Des émissions en hausse

Selon les travaux du professeur Prairie et de ses collègues Cynthia Soued, Sara Mercier-Blais et John Harrisson, le méthane provenant des réservoirs de la planète représentait 6 % des émissions mondiales de ce gaz au début des années 2000. Une proportion qui pourrait bien augmenter au cours des prochaines années avec l’arrivée de nouveaux barrages, particulièrement dans des pays au climat tropical. C’est que le méthane aime bien la chaleur : celui-ci est notamment produit par les bactéries qui s’accumulent dans un réservoir. Dans les pays nordiques, l’eau des réservoirs est plus froide et contient donc beaucoup moins de bactéries propices à la formation de méthane. Mais ce n’est pas le cas des barrages situés dans l’hémisphère Sud, qui sont de plus en plus nombreux. D’ici 2040, l’étude estime que 32 % des barrages seront situés en zone tropicale ou subtropicale. Plusieurs pays comme la Chine ou l’Inde construisent d’ailleurs de nouveaux barrages depuis quelques années.

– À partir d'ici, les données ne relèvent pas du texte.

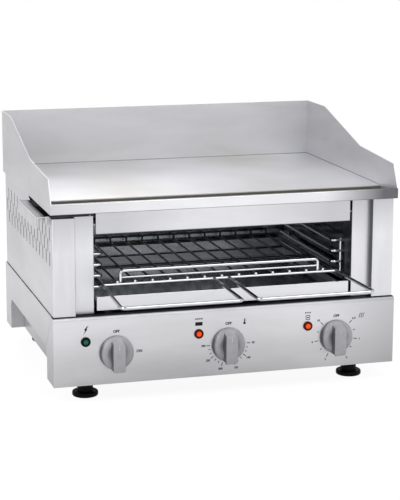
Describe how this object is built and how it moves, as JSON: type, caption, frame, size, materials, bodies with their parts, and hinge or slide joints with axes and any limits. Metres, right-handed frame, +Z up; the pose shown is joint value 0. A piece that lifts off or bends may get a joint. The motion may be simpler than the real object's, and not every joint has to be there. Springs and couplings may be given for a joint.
{
  "type": "griddle toaster",
  "caption": "Counter-top electric griddle with a splash guard and grease drawer over an open toasting cavity with a sliding wire rack, crumb tray, control panel and feet.",
  "frame": {"origin": "bottom centre of the whole bounding box, on the plane the feet stand on, midway between the drawer lip and the tray's right side and midway between the rack handles and the rear cable gland", "axes": "+X to the machine's right seen from the front, +Y from front to back, +Z up"},
  "size_m": [0.633, 0.601, 0.4427],
  "materials": {
    "stainless": "satin brushed stainless sheet",
    "plate_steel": "ground and polished thick plate",
    "cavity_steel": "bright mill sheet, plain",
    "chrome_wire": "bright plated wire",
    "zinc_steel": "zinc plated",
    "element_sheath": "dark heat-stained sheath",
    "ceramic_white": "unglazed",
    "fibre_blanket": "matt ceramic-fibre blanket",
    "copper": "bare drawn tube",
    "knob_grey": "fine textured moulding",
    "black_moulding": "satin black moulding",
    "lead_sleeve": "heat-resistant sleeving",
    "lens_green": "tinted transparent lens",
    "lens_amber": "tinted transparent lens"
  },
  "bodies": {
    "machine": {"splash_guard": "stainless", "front_gutter": "stainless", "hood_panel": "stainless", "pillar_left": "stainless", "pillar_right": "stainless", "side_panel_left": "stainless", "side_panel_right": "stainless", "rear_panel": "stainless", "base_front_panel": "stainless", "base_side_left": "stainless", "base_side_right": "stainless", "base_rear_panel": "stainless", "base_deck": "stainless", "drain_spout": "stainless", "foot_plates": "stainless", "griddle_plate": "plate_steel", "liner_left": "cavity_steel", "liner_right": "cavity_steel", "liner_back": "cavity_steel", "cavity_ceiling": "cavity_steel", "drawer_slides": "cavity_steel", "crumb_tray_slides": "cavity_steel", "element_hangers": "cavity_steel", "element_clamps": "cavity_steel", "clamp_posts": "cavity_steel", "control_housing": "cavity_steel", "rack_runner_left": "chrome_wire", "rack_runner_right": "chrome_wire", "hood_pins": "zinc_steel", "cover_screws": "zinc_steel", "foot_bolts": "zinc_steel", "griddle_elements": "element_sheath", "toasting_elements": "element_sheath", "element_terminals": "ceramic_white", "terminal_block": "ceramic_white", "insulation_blanket": "fibre_blanket", "thermostat_bulb": "copper", "foot_pads": "black_moulding", "cable_gland": "black_moulding", "gland_nut": "black_moulding", "lamp_bodies": "black_moulding", "power_switch": "black_moulding", "thermostat": "black_moulding", "energy_regulator": "black_moulding", "wiring_leads": "lead_sleeve", "power_lamp_lens": "lens_green", "griddle_lamp_lens": "lens_amber", "toaster_lamp_lens": "lens_amber"},
    "power_control": {"power_knob": "knob_grey", "power_spindle": "zinc_steel"},
    "griddle_control": {"griddle_knob": "knob_grey", "griddle_spindle": "zinc_steel"},
    "toaster_control": {"toaster_knob": "knob_grey", "toaster_spindle": "zinc_steel"},
    "toast_rack": {"rack_frame": "chrome_wire", "rack_slats": "chrome_wire", "rack_fence": "chrome_wire", "rack_rail": "chrome_wire"},
    "crumb_tray": {"crumb_tray": "stainless"},
    "grease_drawer": {"grease_drawer": "stainless"}
  },
  "joints": [
    {"name": "power_turn", "type": "hinge", "parent": "machine", "child": "power_control", "pos_m": [-0.189, -0.175, 0.0855], "axis": [0, 1, 0], "range_deg": [0, 90]},
    {"name": "griddle_turn", "type": "hinge", "parent": "machine", "child": "griddle_control", "pos_m": [0.009, -0.175, 0.0855], "axis": [0, 1, 0], "range_deg": [0, 270]},
    {"name": "toaster_turn", "type": "hinge", "parent": "machine", "child": "toaster_control", "pos_m": [0.207, -0.175, 0.0855], "axis": [0, 1, 0], "range_deg": [0, 313]},
    {"name": "rack_slide", "type": "slide", "parent": "machine", "child": "toast_rack", "axis": [0, -1, 0], "range_m": [0, 0.2]},
    {"name": "crumb_slide", "type": "slide", "parent": "machine", "child": "crumb_tray", "axis": [0, -1, 0], "range_m": [0, 0.3]},
    {"name": "grease_slide", "type": "slide", "parent": "machine", "child": "grease_drawer", "axis": [-1, 0, 0], "range_m": [0, 0.15]}
  ]
}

Des solutions pour les nouveaux barrages

Si de nouveaux barrages doivent être construits, Yves Prairie espère que les décideurs tiendront compte des émissions de GES au moment de leur conception. « La concentration de méthane est plus importante en profondeur, surtout dans les eaux plus chaudes », explique-t-il. En installant les prises d’eau d’un barrage plus près de la surface, on pourrait réduire de façon importante les émissions de méthane, ajoute-t-il. Il cite à titre d’exemple un barrage en Malaisie où l’exploitant aurait pu réduire ses émissions de méthane de 90 % en déplaçant de quelques mètres la prise d’eau. Une option qui n’a malheureusement pas été retenue. Le professeur dit comprendre que cette solution peut difficilement être introduite pour des barrages existants, mais qu’elle est tout à fait envisageable pour les nouveaux ouvrages. « Quand le carbone aura un vrai prix [qu’il sera plus élevé que les tarifs actuels], ça va peut-être influencer les décideurs », conclut-il.

En savoir plus
  • 53 %
    L’étude prévoit que les émissions de méthane issues des eaux profondes des réservoirs (phénomène de dégazage) vont augmenter de 53 % d’ici 2040 en raison notamment de la construction de nouveaux barrages dans les régions tropicales et subtropicales.
    Source : Reservoir CO2 and CH4 emissions and their climate impact over the period 1900-2060
    30 %
    Une centaine de pays se sont entendus l’an dernier pour réduire de 30 % leurs émissions de méthane d’ici 2030.